The applicant instituted constitutional redress proceedings claiming that the Article 12 of the Ordinance as amended by Act XXIII of 1979 ‑ which granted tenants the right to retain possession of the premises under a lease ‑ imposed on the owners a unilateral lease relationship for an indeterminate time without reflecting a fair and adequate rent, in breach of Article 1 of Protocol No. 1 to the Convention. He requested the court to award compensation for the damage suffered. The applicant argued that while it was true that at the time when the property was rented out in 1985, the law was already in force, the inflation in the property market in the following decades could not have been foreseen. Moreover, there had been no other option than to rent the property under title of temporary emphyteusis , in order to avoid it being requisitioned as was common at the time. He asked the court to award compensation and evict the tenant.

According to a court-appointed expert the sal e value of the property was EUR 224,000 in 2016 and its annual rental value in 2006 was EUR 7,213, in 2011 it was EUR 7,605 and in 2016, EUR 7,840.

By a judgment of 9 October 2017 the Civil Court (First Hall) in its constitutional competence found a violation of the applicant ’ s property rights and awarded EUR 15,000 in pecuniary and non-pecuniary damage combined and ordered that the tenant would no longer be able to benefit from the amended law .

It accepted that the applicant ’ s property could have been at risk of being requisitioned, which explained the choice to rent out the property under title of temporary emphyteusis . It considered that the regime under which the applicant had rented the property could not be considered proportionate as, in the light of the court-appointed expert ’ s valuations, the applicant was receiving only 10% of the property ’ s potential value. In awarding damage it also took account of the fact that it was ordering that the tenant would no longer be able to benefit from the amended law as well as the fact that it was not its role to awarded civil damages. It further considered that the applicant had freely set the original rental value, and that the property could not fetch the rent suggested by the court-appointed expert without it undergoing extensive reparations and related expenses – noting however that any improvements made by the tenants were to remain.

On appeal, by a judgment of 13 April 2018 the Constitutional Court revoked the first ‑ instance judgment and rejected the applicant ’ s claim.
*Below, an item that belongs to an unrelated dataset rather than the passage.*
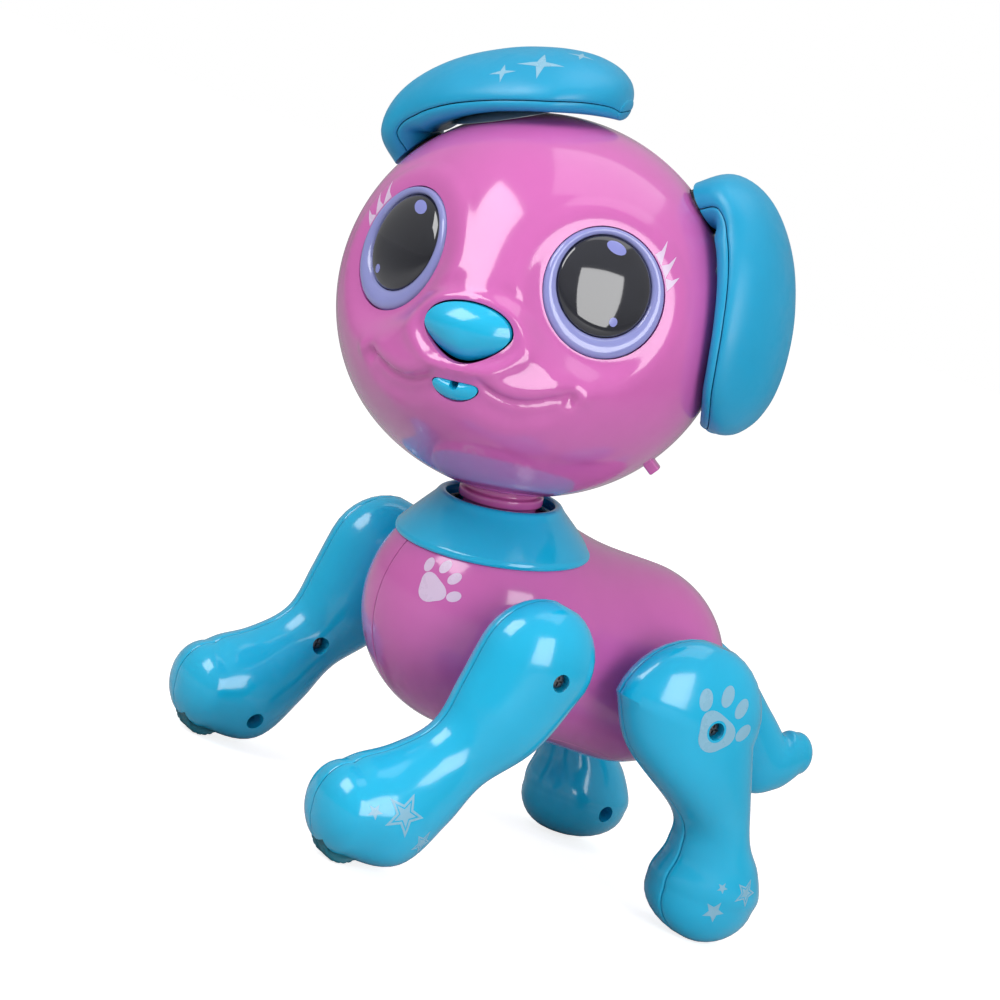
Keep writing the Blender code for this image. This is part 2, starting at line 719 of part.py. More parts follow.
def make_ear(side, sign, flip):
    shell = cut(ear_solid(0, 16, 1), ear_solid(WALL + 0.6 * MM, 10, 1))
    hub_bore = rod(UP * 30 * MM, UP * 62 * MM, PIVOT_RADIUS - 1.5 * MM + GAP, 16)
    cut(shell, hub_bore)
    inner = common(copy(shell), ear_divider(-GAP / 2))
    outer = cut(shell, ear_divider(GAP / 2))
    window = Matrix.Rotation(math.radians(33), 4, "Y")
    stretch = Matrix.Scale(1.45, 4, LEFT)
    pad_cut = moved(rod(UP * 45 * MM, UP * 61 * MM, 13 * MM, 18), stretch)
    bigger = moved(rod(UP * 45 * MM, UP * 61 * MM, 13 * MM + GAP, 18), stretch)
    pad = common(copy(inner), moved(pad_cut, window))
    cut(inner, moved(bigger, window))
    hub = turned([(0, 60 * MM), (5.5 * MM, 60 * MM), (5.5 * MM, 54.7 * MM), (6.9 * MM, 54.7 * MM),
                  (6.9 * MM, 47 * MM), (9.5 * MM, 47 * MM), (9.5 * MM, 44.5 * MM),
                  (0, 44.5 * MM)], 14)
    frame = ear_frame(1)
    if flip:
        frame = frame @ Matrix.Rotation(flip, 4, "Z")
    frame.translation = Vector((0, 0, 0))
    pieces = {"ear_outer_shell": (outer, "soft_blue"), "ear_inner_shell": (inner, "soft_blue"),
              "ear_pad": (pad, "grey"), "ear_pivot": (hub, "black")}
    axis = empty(f"{side}_ear_axis", Matrix.Translation((0, HEAD_SEAM, 0)), head)
    for name, (item, finish) in pieces.items():
        moved(item, frame)
        if sign < 0:
            twin = mirrored(item)
            bpy.data.objects.remove(item, do_unlink=True)
            item = twin
        add_part(f"{side}_{name}", item, finish, axis)


# ---- legs and tail ------------------------------------------------------------------
FRONT_LEG = (                                    # x, y, z, tilt, half depth, half width
    (0, -4.2, 12.0, -2, 13.2, 10.4),
    (0, -2.4, 1.0, -10, 17.4, 12.5),
    (0, -7.2, -15.2, -24, 15.4, 11.8),
    (0, -14.4, -28.4, -36, 11.4, 10.0),
    (0, -21.8, -39.2, -40, 13.6, 11.8),
    (0, -30.8, -48.6, -56, 16.4, 14.6),
    (0, -41.5, -50.5, -80, 12.6, 13.5),
)
FRONT_DOMES = (7, 9.5)
REAR_LEG = (
    (0, -4.0, 15.0, 0, 18.0, 9.6),
    (0, -3.0, -1.0, -4, 24.6, 12.0),
    (-0.8, 6.5, -16.0, -16, 20.8, 11.8),
    (-2.0, 18.5, -28.0, -14, 12.6, 10.4),
    (-3.2, 25.0, -37.0, -4, 12.6, 11.5),
    (-4.4, 28.0, -46.5, 0, 16.2, 13.8),
    (-4.8, 28.0, -56.5, 0, 15.6, 13.2),
    (-4.8, 28.0, -63.0, 0, 10.0, 8.6),
)
REAR_DOMES = (7, 0)
ROLLER_AT = Vector((0, -39, -58)) * MM
FRONT_SCREWS = ((-15.5, -28.5), (-28.5, -54.5))
REAR_SCREWS = ((33.5, -50.0),)


def leg_shell(keys, domes, solid_from):
    """A hollow leg; the section rows from solid_from on stay solid."""
    skin = limb(keys, domes, 14, 2)
    hollow = limb(keys[:solid_from], (domes[0], 3), 10, 1, WALL)
    return cut(skin, hollow)


def make_leg(name, pivot, sign, keys, domes, solid_from, screws, screw_side):
    """Inner and outer half shells on a pivot, held together by sunk cross screws."""
    shell = leg_shell(keys, domes, solid_from)
    half_width = keys[1][5] * MM
    reach = half_width + 2 * MM
    post = 4.6 * MM
    inside = half_width - 1.2 * MM
    join(shell, rod((-inside, 0, 0), (inside, 0, 0), post + 3.2 * MM, 14))
    for y, z in screws:
        narrow = 7.0 * MM
        join(shell, rod((-narrow, y * MM, z * MM), (narrow, y * MM, z * MM), 3.9 * MM, 10))
    seats = [((0.0, 0.0), 1, half_width - 4.0 * MM)]
    seats += [(place, screw_side, 5.0 * MM) for place in screws]
    fasteners = []
    for (y, z), face, depth in seats:
        centre = Vector((0, y, z)) * MM
        seat = centre + LEFT * face * depth
        mouth = centre + LEFT * face * (reach + 10 * MM)
        tip = centre - LEFT * face * 3.5 * MM
        cut(shell, rod(mouth, seat, SCREW_HEAD_RADIUS + 0.4 * MM, 12),
            rod(seat + LEFT * face * 0.5 * MM, tip, 1.3 * MM, 8))
        fasteners.append(screw(seat + LEFT * face * GAP, LEFT * face, depth + 2.5 * MM))
    hub_end = -5.2 * MM
    cut(shell, rod((hub_end + GAP, 0, 0), (-reach, 0, 0), PIVOT_RADIUS + GAP - 2 * MM, 16))
    if keys is FRONT_LEG:
        side = LEFT * (ROLLER_HALF_WIDTH + 0.6 * MM)
        cut(shell, rod(ROLLER_AT - side, ROLLER_AT + side, ROLLER_RADIUS + 0.8 * MM, 16))
        side = LEFT * 8.2 * MM
        cut(shell, rod(ROLLER_AT - side, ROLLER_AT + side, 1.8 * MM, 8))
    outer = common(copy(shell), half_space(1))
    inner = common(shell, half_space(-1))
    ball, radius = (CHEST, CHEST_RADIUS) if keys is FRONT_LEG else (RUMP, RUMP_RADIUS)
    flange_radius = PIVOT_RADIUS + 1.6 * MM
    aside = math.hypot(pivot.y - ball.y, pivot.z - ball.z) + flange_radius
    flange = math.sqrt((0.94 * (radius - WALL)) ** 2 - aside ** 2) - GAP - pivot.x
    hub = turned([(0, hub_end), (PIVOT_RADIUS - 2 * MM, hub_end),
                  (PIVOT_RADIUS - 2 * MM, -half_width - 0.5 * MM),
                  (PIVOT_RADIUS, -half_width - 0.5 * MM), (PIVOT_RADIUS, flange),
                  (flange_radius, flange), (flange_radius, flange - 2 * MM),
                  (0, flange - 2 * MM)], 14, facing((0, 0, 0), (1, 0, 0)))
    at = Vector((pivot.x * sign, pivot.y, pivot.z))
    axis = empty(f"{name}_axis", Matrix.Translation(at), dog)
    pieces = [("outer_shell", outer, "blue"), ("inner_shell", inner, "blue"), ("pivot", hub, "black")]
    pieces += [(f"screw_{index + 1}", item, "steel") for index, item in enumerate(fasteners)]
    for label, item, finish in pieces:
        if sign < 0:
            twin = mirrored(item)
            bpy.data.objects.remove(item, do_unlink=True)
            item = twin
        add_part(f"{name}_{label}", item, finish, axis)
    return axis


def make_roller(name, leg_axis):
    rim = 1.2 * MM
    half = ROLLER_HALF_WIDTH
    wheel = turned([(0, half), (ROLLER_RADIUS - rim, half), (ROLLER_RADIUS, half - rim),
                    (ROLLER_RADIUS, rim - half), (ROLLER_RADIUS - rim, -half), (0, -half)],
                   18, facing((0, 0, 0), (1, 0, 0)))
    join(wheel, rod(LEFT * -7.6 * MM, LEFT * 7.6 * MM, 1.4 * MM, 8))
    axis = empty(f"{name}_roller_axis", Matrix.Translation(ROLLER_AT), leg_axis)
    add_part(f"{name}_roller", wheel, "teal", axis)


TAIL = (
    (0, 3.0, 0.0, 79, 4.6, 4.4),
    (0, 17.0, -7.0, 55, 6.0, 5.2),
    (0, 30.0, -22.0, 44, 8.2, 6.2),
    (0, 38.5, -31.0, 72, 10.0, 6.8),
    (0, 45.5, -26.5, 125, 8.6, 6.2),
    (0, 48.3, -20.5, 152, 6.4, 5.0),
)


def make_tail():
    blade = limb(TAIL, (2, 5), 14, 2)
    join(blade, rod(Vector((0, -5, 0)) * MM, Vector((0, 8, -1.5)) * MM, 3.4 * MM, 12))
    add_part("tail", blade, "blue", tail_axis)


def main():
    make_body()
    make_collar()
    make_neck_post()
    make_electrics()
    make_head()
    make_eyes()
    make_muzzle()
    make_power_switch()
    make_ear("left", 1, 0)
    make_ear("right", -1, EAR_FLIP)
    for side, sign in (("left", 1), ("right", -1)):
        front = make_leg(f"front_{side}_leg", SHOULDER, sign, FRONT_LEG, FRONT_DOMES, 5,
                         FRONT_SCREWS, -1)
        make_roller(f"front_{side}", front)
        make_leg(f"rear_{side}_leg", HIP, sign, REAR_LEG, REAR_DOMES, 6, REAR_SCREWS, -1)
    make_tail()
    bpy.context.view_layer.update()


main()
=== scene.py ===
"""Looks of the posable toy robot dog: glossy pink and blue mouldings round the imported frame.

The dog faces -Y, its left side is +X and it stands on z = 0.  Sizes are in metres.
Each visible moulding replaces its CAD node with a finer one; what is inside keeps its
CAD shape and gets a material.
"""
import json
import math

import bmesh
import bpy
import numpy as np
from mathutils import Matrix, Vector
from mathutils.bvhtree import BVHTree

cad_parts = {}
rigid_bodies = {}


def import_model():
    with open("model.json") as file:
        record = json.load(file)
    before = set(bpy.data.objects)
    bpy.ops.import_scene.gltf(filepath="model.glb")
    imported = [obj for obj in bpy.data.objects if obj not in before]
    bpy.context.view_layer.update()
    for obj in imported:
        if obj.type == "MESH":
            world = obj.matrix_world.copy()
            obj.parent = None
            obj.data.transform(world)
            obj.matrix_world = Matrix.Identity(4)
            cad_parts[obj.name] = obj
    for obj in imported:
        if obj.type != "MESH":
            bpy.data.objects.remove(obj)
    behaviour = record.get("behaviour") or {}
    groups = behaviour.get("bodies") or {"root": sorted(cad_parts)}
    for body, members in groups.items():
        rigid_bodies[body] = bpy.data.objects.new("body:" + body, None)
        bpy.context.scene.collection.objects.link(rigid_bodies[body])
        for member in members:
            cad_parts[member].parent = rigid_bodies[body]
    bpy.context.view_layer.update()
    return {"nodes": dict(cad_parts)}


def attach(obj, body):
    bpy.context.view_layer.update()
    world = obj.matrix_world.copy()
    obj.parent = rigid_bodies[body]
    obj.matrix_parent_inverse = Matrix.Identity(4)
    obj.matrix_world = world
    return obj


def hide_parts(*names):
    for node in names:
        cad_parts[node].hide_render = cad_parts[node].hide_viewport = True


for old in list(bpy.data.objects):
    bpy.data.objects.remove(old, do_unlink=True)
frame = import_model()

MM = 0.001
GAP = 0.3 * MM
WALL = 2.2 * MM
LEFT = Vector((1, 0, 0))
BACK = Vector((0, 1, 0))
UP = Vector((0, 0, 1))
SIDES = (("left", 1), ("right", -1))
MIRROR = Matrix.Scale(-1, 4, LEFT)
scene = bpy.context.scene

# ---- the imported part's own sizes, repeated ------------------------------------------
CENTRE = Vector((0, -13.35, 0)) * MM
DOG = Matrix.Translation(CENTRE)
CHEST = Vector((0, -15.5, 67)) * MM
RUMP = Vector((0, 36, 65.2)) * MM
CHEST_RADIUS = 34.0 * MM
RUMP_RADIUS = 30.0 * MM
WAIST_DIP = 1.6 * MM
NECK_LEAN = math.radians(14)
NECK_HEIGHT = 89.3 * MM
NOD_HEIGHT = 13 * MM
HEAD_YAW = math.radians(44.5)
COLLAR_FOOT = 20.5 * MM
COLLAR_TOP = 34 * MM
COLLAR_OPENING = 15.5 * MM
HEAD_RADII = (55 * MM, 54 * MM, 53 * MM)
HEAD_SEAM = 8 * MM
EYE_SIDE = math.radians(37.5)
EYE_RISE = math.radians(17)
EYE_RADIUS = 17.5 * MM
LENS_RADIUS = 13.5 * MM
LENS_LIFT = 1.7 * MM
NOSE_RISE = math.radians(1)
NOSE_SIZE = (11.8 * MM, 8.0 * MM)
MOUTH_RISE = math.radians(-12.5)
MOUTH_SIZE = (6.2 * MM, 3.6 * MM)
EAR_RISE = math.radians(40)
EAR_INSIDE = 55.9 * MM
SHOULDER = Vector((48.5, -22, 65)) * MM
HIP = Vector((42.7, 37, 63)) * MM
PIVOT_RADIUS = 7 * MM
TAIL_PIN = Vector((0, 62, 75)) * MM
ROLLER_RADIUS = 7 * MM
ROLLER_HALF_WIDTH = 4.4 * MM
ROLLER_AT = Vector((0, -39, -58)) * MM
SCREW_HEAD_RADIUS = 2.2 * MM
BOX_CENTRE = Vector((0, 19, 55.4)) * MM
BOX_HALF = Vector((17.3, 24.2, 6.8)) * MM
HATCH_SCREW = Vector((0, 35, 38.2)) * MM
KNOB_TRAVEL = 2.5 * MM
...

The court considered that the applicant had not proved that there had been no other choice but to rent the property – while it was true that there was a possibility, from the evidence it appeared likely that he chose that option as he had not managed to sell the property. The Constitutional Court noted that the applicant, who was aware of the law at the time when he decided to rent the property, had demanded a higher rent together with other conditions, namely the payment of approximately EUR 6,988 and that the tenants were to refurbish the property which had not been in a good state. All costs of both instances were to be paid by the applicant.

The relevant domestic law in relation to the present case is set out in Amato Gauci v. Malta (no. 47045/06, §§ 19-25, 15 September 2009) and Anthony Aquilina v. Malta ( no. 3851/12 , §§ 28-29, 11 December 2014 ).

COMPLAINT

The applicant complains of a violation of Article 1 of Protocol No. 1.

QUESTION TO THE PARTIES

Has there been a violation of Article 1 of Protocol No. 1 to the Convention (see Amato Gauci v. Malta , no. 47045/06, 15 September 2009)?